== Source material ==
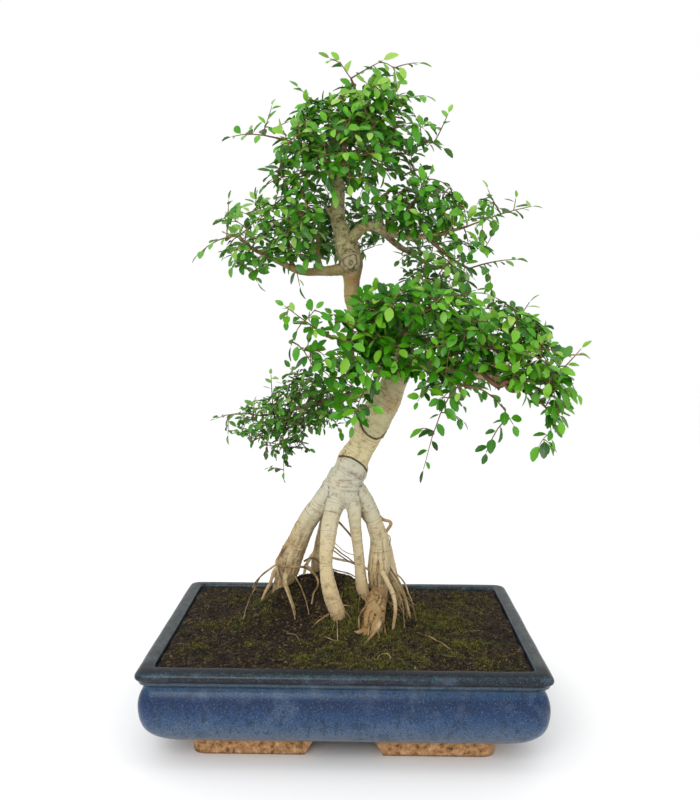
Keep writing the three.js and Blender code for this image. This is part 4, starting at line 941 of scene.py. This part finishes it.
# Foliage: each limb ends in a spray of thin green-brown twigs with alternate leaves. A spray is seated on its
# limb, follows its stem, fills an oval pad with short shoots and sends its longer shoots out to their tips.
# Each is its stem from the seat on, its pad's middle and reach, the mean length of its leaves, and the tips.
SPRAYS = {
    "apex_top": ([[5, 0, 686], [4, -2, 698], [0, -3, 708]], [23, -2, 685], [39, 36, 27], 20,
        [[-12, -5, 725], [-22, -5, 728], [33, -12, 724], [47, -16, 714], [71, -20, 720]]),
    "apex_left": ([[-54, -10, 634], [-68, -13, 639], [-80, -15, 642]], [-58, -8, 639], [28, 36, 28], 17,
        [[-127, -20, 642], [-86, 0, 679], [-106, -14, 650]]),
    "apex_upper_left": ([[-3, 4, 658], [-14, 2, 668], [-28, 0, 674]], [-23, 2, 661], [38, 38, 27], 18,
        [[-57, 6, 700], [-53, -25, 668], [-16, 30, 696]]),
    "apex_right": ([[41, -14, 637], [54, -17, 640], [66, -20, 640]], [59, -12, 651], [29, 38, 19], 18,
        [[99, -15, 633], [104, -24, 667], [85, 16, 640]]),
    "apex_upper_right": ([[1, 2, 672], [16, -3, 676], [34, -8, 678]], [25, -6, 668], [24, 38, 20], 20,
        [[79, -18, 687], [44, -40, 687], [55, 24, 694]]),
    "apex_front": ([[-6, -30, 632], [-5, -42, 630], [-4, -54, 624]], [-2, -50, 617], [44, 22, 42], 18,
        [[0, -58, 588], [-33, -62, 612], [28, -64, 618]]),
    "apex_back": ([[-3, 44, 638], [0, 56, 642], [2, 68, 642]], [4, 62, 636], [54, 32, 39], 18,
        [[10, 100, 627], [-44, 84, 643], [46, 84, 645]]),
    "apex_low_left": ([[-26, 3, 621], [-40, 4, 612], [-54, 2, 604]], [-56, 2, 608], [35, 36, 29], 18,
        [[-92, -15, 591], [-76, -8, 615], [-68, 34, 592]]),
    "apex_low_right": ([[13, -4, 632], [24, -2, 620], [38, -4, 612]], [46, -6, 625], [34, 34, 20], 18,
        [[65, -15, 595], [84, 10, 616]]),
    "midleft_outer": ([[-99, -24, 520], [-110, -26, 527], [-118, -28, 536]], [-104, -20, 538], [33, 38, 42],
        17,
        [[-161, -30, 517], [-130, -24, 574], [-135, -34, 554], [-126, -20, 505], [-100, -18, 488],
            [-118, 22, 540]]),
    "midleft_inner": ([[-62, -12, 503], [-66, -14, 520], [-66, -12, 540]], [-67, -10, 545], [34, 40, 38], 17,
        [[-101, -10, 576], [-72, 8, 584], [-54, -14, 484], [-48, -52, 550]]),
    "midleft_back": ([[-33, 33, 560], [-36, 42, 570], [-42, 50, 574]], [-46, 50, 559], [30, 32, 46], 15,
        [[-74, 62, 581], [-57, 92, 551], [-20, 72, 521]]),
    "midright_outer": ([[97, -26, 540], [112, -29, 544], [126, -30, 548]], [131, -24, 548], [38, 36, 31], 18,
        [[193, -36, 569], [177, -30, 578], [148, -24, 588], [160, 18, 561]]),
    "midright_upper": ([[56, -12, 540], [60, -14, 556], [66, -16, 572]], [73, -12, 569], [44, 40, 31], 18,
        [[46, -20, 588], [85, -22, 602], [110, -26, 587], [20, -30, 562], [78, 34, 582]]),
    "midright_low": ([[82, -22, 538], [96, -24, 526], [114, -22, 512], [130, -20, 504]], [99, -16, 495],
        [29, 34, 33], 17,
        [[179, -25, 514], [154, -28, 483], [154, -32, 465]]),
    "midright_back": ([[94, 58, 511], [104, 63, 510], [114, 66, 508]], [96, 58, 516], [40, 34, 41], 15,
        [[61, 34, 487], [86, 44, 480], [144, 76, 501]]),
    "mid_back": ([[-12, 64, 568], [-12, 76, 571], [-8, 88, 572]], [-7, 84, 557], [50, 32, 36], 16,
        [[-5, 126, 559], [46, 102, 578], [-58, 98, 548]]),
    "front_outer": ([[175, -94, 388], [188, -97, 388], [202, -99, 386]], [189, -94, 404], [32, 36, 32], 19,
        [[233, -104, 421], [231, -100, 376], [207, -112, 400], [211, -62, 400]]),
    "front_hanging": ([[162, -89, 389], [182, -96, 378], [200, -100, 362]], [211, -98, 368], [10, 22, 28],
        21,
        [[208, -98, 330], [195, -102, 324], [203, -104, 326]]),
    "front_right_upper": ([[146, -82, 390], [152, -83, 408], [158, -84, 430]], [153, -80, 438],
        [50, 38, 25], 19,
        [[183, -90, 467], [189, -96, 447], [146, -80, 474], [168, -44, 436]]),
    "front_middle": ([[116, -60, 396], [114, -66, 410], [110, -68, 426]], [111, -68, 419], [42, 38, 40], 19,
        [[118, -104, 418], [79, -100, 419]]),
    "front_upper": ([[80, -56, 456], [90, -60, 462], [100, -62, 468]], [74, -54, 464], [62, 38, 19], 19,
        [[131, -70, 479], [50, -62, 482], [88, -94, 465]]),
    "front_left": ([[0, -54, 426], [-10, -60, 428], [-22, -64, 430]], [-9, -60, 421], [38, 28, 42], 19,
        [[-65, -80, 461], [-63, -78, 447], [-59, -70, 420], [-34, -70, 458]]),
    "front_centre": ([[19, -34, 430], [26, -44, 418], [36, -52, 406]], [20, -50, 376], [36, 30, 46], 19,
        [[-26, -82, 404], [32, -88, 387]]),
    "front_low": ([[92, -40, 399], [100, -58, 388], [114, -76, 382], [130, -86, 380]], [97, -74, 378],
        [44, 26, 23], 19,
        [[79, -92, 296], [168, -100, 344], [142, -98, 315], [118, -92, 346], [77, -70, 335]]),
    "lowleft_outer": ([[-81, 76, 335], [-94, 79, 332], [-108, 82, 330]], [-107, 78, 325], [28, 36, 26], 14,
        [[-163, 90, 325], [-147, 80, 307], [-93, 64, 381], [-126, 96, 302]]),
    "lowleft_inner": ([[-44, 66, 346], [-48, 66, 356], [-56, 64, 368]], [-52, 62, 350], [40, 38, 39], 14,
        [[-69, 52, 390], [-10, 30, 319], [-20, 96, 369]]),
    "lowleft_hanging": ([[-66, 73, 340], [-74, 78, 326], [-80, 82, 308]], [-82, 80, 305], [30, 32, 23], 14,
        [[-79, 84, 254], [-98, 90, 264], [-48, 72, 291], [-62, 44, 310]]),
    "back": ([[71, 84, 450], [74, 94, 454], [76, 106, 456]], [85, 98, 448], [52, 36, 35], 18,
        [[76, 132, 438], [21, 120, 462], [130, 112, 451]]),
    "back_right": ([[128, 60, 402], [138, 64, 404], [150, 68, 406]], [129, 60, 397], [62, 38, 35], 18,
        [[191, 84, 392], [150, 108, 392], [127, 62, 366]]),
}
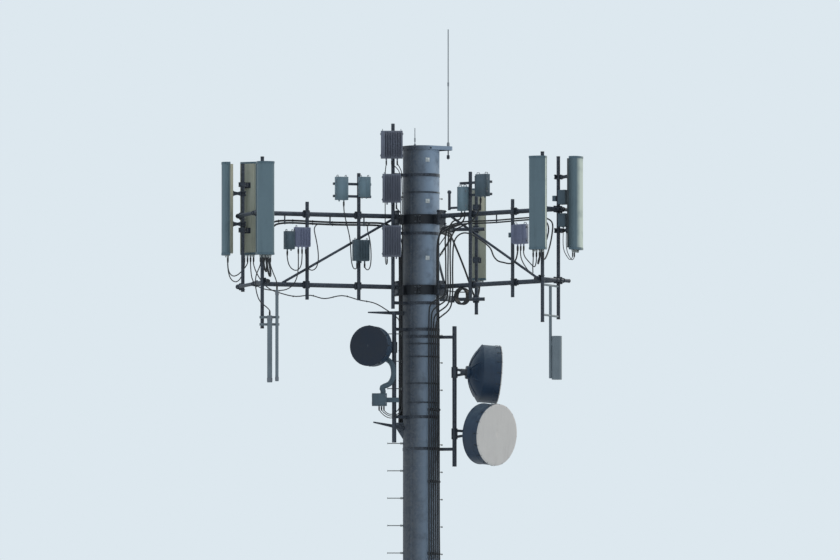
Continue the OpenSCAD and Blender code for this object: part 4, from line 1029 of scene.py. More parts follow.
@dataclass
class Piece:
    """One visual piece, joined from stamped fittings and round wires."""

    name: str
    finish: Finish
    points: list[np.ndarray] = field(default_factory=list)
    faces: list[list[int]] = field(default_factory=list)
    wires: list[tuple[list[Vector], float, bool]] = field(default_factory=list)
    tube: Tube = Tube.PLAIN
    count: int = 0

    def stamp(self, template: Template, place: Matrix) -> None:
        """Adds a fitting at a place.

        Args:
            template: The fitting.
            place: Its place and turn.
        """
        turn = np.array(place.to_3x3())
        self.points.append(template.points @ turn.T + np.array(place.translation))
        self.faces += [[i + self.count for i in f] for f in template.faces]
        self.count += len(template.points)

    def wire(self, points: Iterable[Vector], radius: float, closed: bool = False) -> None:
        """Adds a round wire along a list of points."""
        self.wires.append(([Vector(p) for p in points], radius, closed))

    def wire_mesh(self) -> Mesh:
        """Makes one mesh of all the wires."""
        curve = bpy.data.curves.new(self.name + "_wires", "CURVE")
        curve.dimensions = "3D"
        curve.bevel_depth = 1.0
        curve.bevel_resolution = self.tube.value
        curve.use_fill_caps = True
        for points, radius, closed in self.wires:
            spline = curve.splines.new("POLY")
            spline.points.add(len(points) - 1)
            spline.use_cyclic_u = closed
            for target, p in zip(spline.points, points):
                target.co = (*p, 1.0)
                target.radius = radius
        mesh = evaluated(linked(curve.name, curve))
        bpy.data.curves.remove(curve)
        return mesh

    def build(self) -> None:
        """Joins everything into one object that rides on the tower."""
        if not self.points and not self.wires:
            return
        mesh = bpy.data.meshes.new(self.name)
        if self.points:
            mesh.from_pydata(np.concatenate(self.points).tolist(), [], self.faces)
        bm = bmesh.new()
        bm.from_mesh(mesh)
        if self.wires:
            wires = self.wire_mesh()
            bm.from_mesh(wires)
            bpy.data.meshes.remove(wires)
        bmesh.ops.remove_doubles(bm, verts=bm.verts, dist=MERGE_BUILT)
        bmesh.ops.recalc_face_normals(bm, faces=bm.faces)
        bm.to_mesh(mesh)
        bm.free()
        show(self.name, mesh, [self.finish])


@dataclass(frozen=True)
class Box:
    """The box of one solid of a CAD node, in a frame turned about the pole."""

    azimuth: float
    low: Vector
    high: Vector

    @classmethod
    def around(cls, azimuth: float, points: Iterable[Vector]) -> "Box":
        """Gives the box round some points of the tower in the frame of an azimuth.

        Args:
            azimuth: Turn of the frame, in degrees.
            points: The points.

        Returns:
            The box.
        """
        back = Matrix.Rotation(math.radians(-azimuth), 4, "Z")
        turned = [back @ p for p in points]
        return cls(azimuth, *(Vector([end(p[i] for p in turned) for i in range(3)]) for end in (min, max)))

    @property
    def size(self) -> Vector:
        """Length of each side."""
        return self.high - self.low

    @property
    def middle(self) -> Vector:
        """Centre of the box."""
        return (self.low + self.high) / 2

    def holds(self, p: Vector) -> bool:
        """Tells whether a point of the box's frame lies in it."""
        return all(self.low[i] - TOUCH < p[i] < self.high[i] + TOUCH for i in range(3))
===
== Source material ==
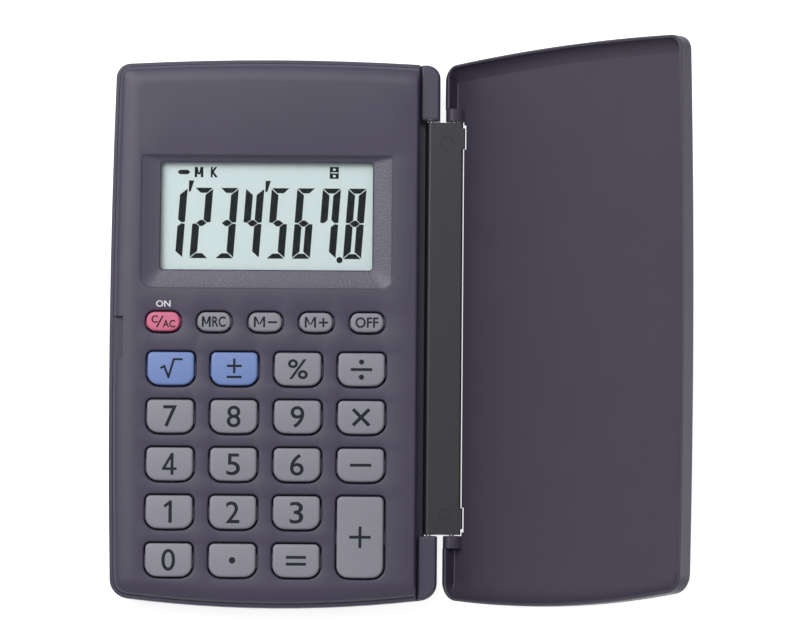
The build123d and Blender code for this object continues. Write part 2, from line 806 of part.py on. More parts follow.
===
_Exercise_: Only the lines from the one with "Continue the OpenSCAD" to the one with "self.wires.append(([Vector(p) for p" are wanted; extract them exactly, both ends included.

_Exercise solution_:
Continue the OpenSCAD and Blender code for this object: part 4, from line 1029 of scene.py. More parts follow.
@dataclass
class Piece:
    """One visual piece, joined from stamped fittings and round wires."""

    name: str
    finish: Finish
    points: list[np.ndarray] = field(default_factory=list)
    faces: list[list[int]] = field(default_factory=list)
    wires: list[tuple[list[Vector], float, bool]] = field(default_factory=list)
    tube: Tube = Tube.PLAIN
    count: int = 0

    def stamp(self, template: Template, place: Matrix) -> None:
        """Adds a fitting at a place.

        Args:
            template: The fitting.
            place: Its place and turn.
        """
        turn = np.array(place.to_3x3())
        self.points.append(template.points @ turn.T + np.array(place.translation))
        self.faces += [[i + self.count for i in f] for f in template.faces]
        self.count += len(template.points)

    def wire(self, points: Iterable[Vector], radius: float, closed: bool = False) -> None:
        """Adds a round wire along a list of points."""
        self.wires.append(([Vector(p) for p in points], radius, closed))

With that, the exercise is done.